Reason speaks, Pleasure entraps (La Raison parle, le Plaisir entraîne)

A woman seen in profile at right embraces a man at center, who looks out at the viewer with a slight smile, while at left another woman looks at him from behind

Pierre-Paul Prud’hon (Cluny, Saône-et-Loire 1758–1823 Paris)
Reason Speaks, Pleasure Entraps (La Raison parle, le Plaisir entraîne) or The Choice Between Virtue and Vice, ca. 1795
Charcoal and black and white chalk with brown wash on faded blue laid paper
8 3/8 × 6 5/8 in. (213 × 168 mm)
Promised Gift from the Collection of Elizabeth and Jean-Marie Eveillard
Photo Joseph Coscia Jr.

 

Pierre-Paul Prud’hon is best known for his academic drawings on blue paper and for his allegorical paintings and portraits.
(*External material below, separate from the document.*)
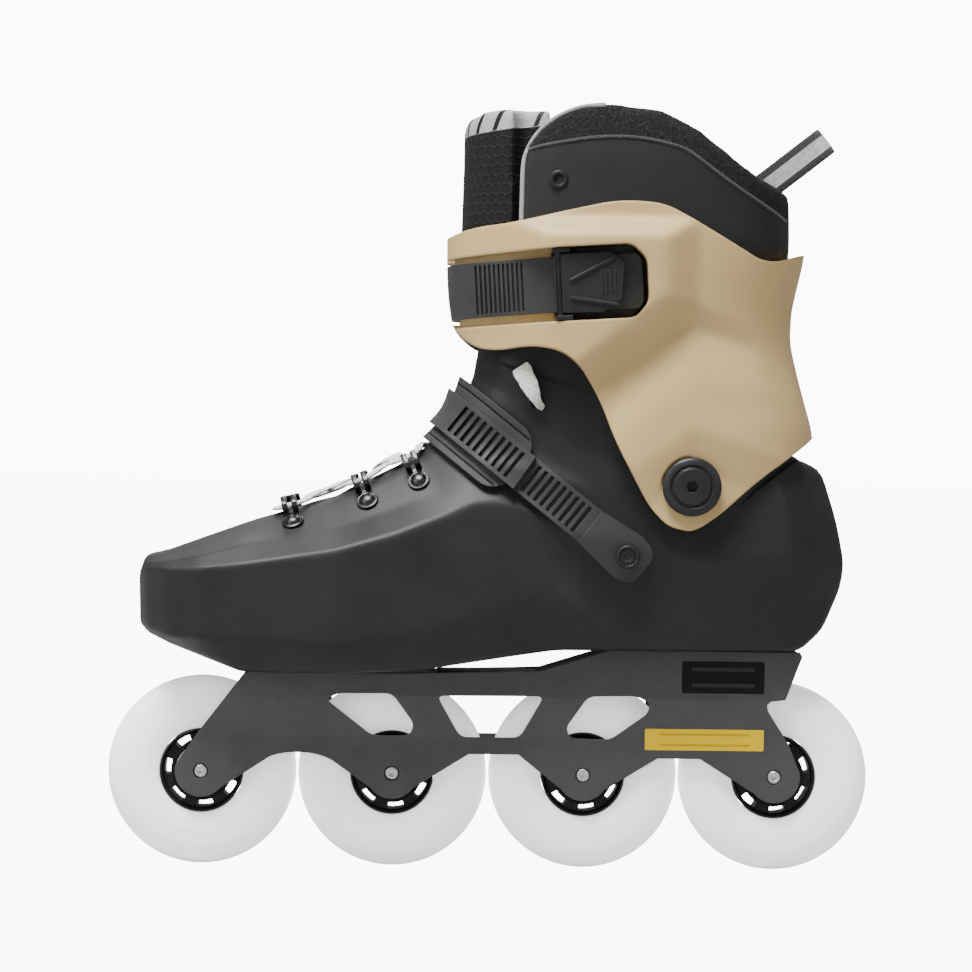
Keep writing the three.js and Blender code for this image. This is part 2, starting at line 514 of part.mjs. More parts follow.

An active Jacobin during the Reign of Terror, as well as an artist who benefitted from the patronage of both Napoleon and the restored Bourbon kings, Prud’hon always managed to work for the ruling powers in France. During the first half of the 1790s, he was interested in allegorical subjects. He created highly finished drawings, such as this, which were intended as works of art in their own right. This drawing originally had a pendant (now lost), representing Virtue struggling with Vice.